Because of her very advanced cancer, following surgery Miggie went through another three months of GTX chemotherapy, before Dr. Whiting switched the drugs to gemcitabine, oxalaplatin and erlotinib (Tarceva) and then to gemcitabine alone. In August of 2007, Miggie was ready for a break.
Then, after a few months of no treatment, “the suspicious lymph node on my aorta grew one centimeter,” Miggie says. In actuality, the node had grown to over 3 centimeters and a PET scan confirmed that it was positive. “Dr. Whiting and Dr. Wui-Jin Koh, my radiation oncologist, decided radiation would be an effective way to get rid of the problem.”
Miggie had nine weeks of chemotherapy with cisplatin and irinotecan, and 26 fractions of radiation overlapping with the first six weeks of chemo. “At the end of that treatment I needed another break,” Miggie says. “I had been through about a year and a half of treatment and needed to get my strength back. My follow-up scans were clean, and kept being clean, so I never went back on chemotherapy,” she says.

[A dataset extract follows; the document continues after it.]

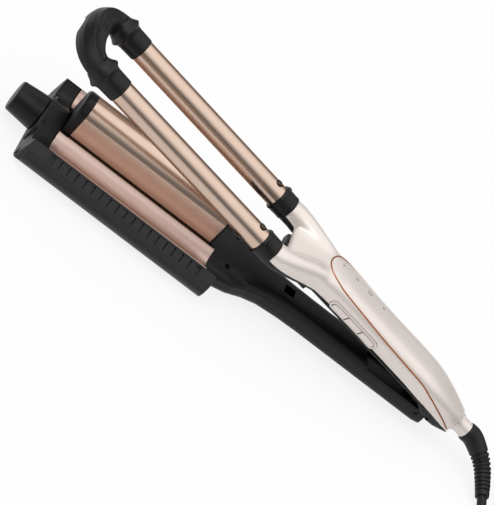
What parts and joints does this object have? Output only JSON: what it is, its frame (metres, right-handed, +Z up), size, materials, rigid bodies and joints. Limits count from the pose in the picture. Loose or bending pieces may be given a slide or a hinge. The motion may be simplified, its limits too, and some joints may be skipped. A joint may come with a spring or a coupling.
{
  "type": "hair waver",
  "caption": "Hair waver: heated tubes on a forked pearl handle, a lower jaw with heated troughs, a barrel raised and lowered by a dial, and a cord on a swivel.",
  "frame": {"origin": "on the underside of the jaw, below the middle of the heated troughs", "axes": "+X runs from the cool tip towards the cord, +Y towards the side without buttons, +Z up from the surface that the jaw rests on"},
  "size_m": [0.5266, 0.1306, 0.0993],
  "materials": {
    "black": "fine satin heat-resistant moulding",
    "guard": "fine satin, dark grey",
    "trough": "pink rose-gold coating, satin gloss",
    "rose": "rose-gold coating, semi-mirror",
    "ceramic": "bare heater block",
    "steel": "plain bright steel",
    "wire": "insulated wire",
    "nylon": "filled nylon",
    "knob": "gloss side, satin face",
    "pearl": "pearl lacquer",
    "copper": "copper-coloured gloss",
    "light": "clear light guides",
    "board": "circuit board",
    "button": "pearl keys",
    "cord": "smooth flexible jacket",
    "strap": "hook and loop strap"
  },
  "bodies": {
    "lower_arm": {"jaw_tray": "black", "guard_near": "guard", "guard_far": "guard", "trough_near": "trough", "trough_far": "trough", "trough_heaters": "ceramic", "front_bracket": "black", "rear_bearing": "black", "lever_cover": "black", "lever_lid": "black", "hinge_pin": "steel", "hinge_spring": "steel", "detent_ball": "steel", "jaw_screws": "steel", "jaw_wiring": "wire", "lift_guides": "steel"},
    "barrel": {"barrel_shell": "rose", "barrel_front_ring": "black", "barrel_rear_cap": "black", "barrel_heater": "ceramic", "barrel_carrier": "nylon"},
    "lift_slide": {"lift_ramp": "nylon"},
    "dial": {"dial_knob": "knob", "dial_shaft": "steel"},
    "upper_arm": {"handle_shell": "pearl", "handle_base": "black", "panel_insert": "pearl", "panel_trim": "copper", "button_bezel": "pearl", "indicator_lights": "light", "tube_near": "rose", "tube_far": "rose", "tube_heaters": "ceramic", "tube_screws": "steel", "collar_near": "black", "collar_far": "black", "cool_tip": "black", "circuit_board": "board", "catch_post": "black", "end_collar": "pearl", "base_screws": "steel", "handle_wiring": "wire"},
    "key_minus": {"button_minus": "button"},
    "key_power": {"button_power": "button"},
    "key_plus": {"button_plus": "button"},
    "cord_swivel": {"strain_relief": "cord", "cord_run": "cord", "cord_coil": "cord", "cord_tail": "cord", "cord_tie": "strap", "plug_body": "cord", "plug_pins": "steel"}
  },
  "joints": [
    {"name": "jaw_hinge", "type": "hinge", "parent": "lower_arm", "child": "upper_arm", "pos_m": [0.237, 0, 0.0165], "axis": [0, -1, 0], "range_deg": [0, 10.74], "stiffness_Nm_per_rad": 2.5, "springref_deg": -20.05},
    {"name": "dial_turn", "type": "hinge", "parent": "lower_arm", "child": "dial", "pos_m": [-0.08, 0, 0.014], "axis": [1, 0, 0], "range_deg": [0, 270]},
    {"name": "sled_slide", "type": "slide", "parent": "lower_arm", "child": "lift_slide", "axis": [-1, 0, 0], "range_m": [0, 0.018]},
    {"name": "barrel_lift", "type": "slide", "parent": "lower_arm", "child": "barrel", "axis": [0, 0, -1], "range_m": [0, 0.012]},
    {"name": "key_minus_press", "type": "slide", "parent": "upper_arm", "child": "key_minus", "axis": [0, 1, 0], "range_m": [0, 0.0006], "stiffness_N_per_m": 400, "springref_m": -0.002},
    {"name": "key_power_press", "type": "slide", "parent": "upper_arm", "child": "key_power", "axis": [0, 1, 0], "range_m": [0, 0.0006], "stiffness_N_per_m": 400, "springref_m": -0.002},
    {"name": "key_plus_press", "type": "slide", "parent": "upper_arm", "child": "key_plus", "axis": [0, 1, 0], "range_m": [0, 0.0006], "stiffness_N_per_m": 400, "springref_m": -0.002},
    {"name": "cord_turn", "type": "hinge", "parent": "upper_arm", "child": "cord_swivel", "pos_m": [0.27385, 0, 0.0203], "axis": [0.9825, 0, -0.1864], "continuous": true}
  ],
  "couplings": [
    {"joint": "dial_turn", "follows": "barrel_lift", "rad_per_m": 392.69},
    {"joint": "sled_slide", "follows": "barrel_lift", "ratio": 1.5}
  ]
}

The only thing Miggie takes now are pancreatic enzymes to assist with her food digestion.
Genetics of Cancer
Miggie’s family has a history of many different kinds of cancer. It’s because cancer was so prevalent in her family that made Miggie less fearful of having it. “I expected to get breast cancer or colon cancer, but that’s not what I got. My mother died of breast cancer after fighting endocrine cancers her entire adult life, and my sister had a double mastectomy for breast cancer. My father died of a sarcoma of the peritoneum. Pancreas cancer is a formidable opponent, but I just didn’t think the statistics applied to me,” she says.
Miggie has been through genetic testing at UW Medical Center, but nothing specific has been revealed. Miggie hopes that her contribution to the tumor bank will help with scientific research in the years ahead.
Her cancer behind her, Miggie no longer identifies herself with her disease. She has been cancer free since Dec. 2007. “I think I’m done now,” she says. “I don’t sweat scans or MRIs anymore, but if the cancer returns I’ll be fine. I’m in good hands.”
She’s still watched closely by Dr. Whiting. And she sticks close to SCCA as a volunteer now, too. “As a former patient, it’s very rewarding to help another patient who is on the ‘other’ side,” she says. Dr. Whiting describes Miggie as, “a superstar patient and a superstar person who is always looking for ways to give back and help other patients.”
Seattle Cancer Care Alliance is an intimate cancer center, according to Miggie. “The people know you. It doesn’t feel big. It’s a community where everyone has cancer or knows it well. The doctors and nurses are very much in tune with the issues cancer patients can have, and I have appreciated so much how responsive they all are.
“I think it is an important piece of advice for any new cancer patient to choose your doctor well. When the initial panic subsides it would be an amazing gift to be able to let go of the worry about whether your treatment is the right choice. If you respect your doctor, trust your doctor is closely watching you, is someone who will listen to your needs and is responsive, it will be a whole lot easier to let the doctor worry about the cancer. That's a huge amount of stress off your plate.”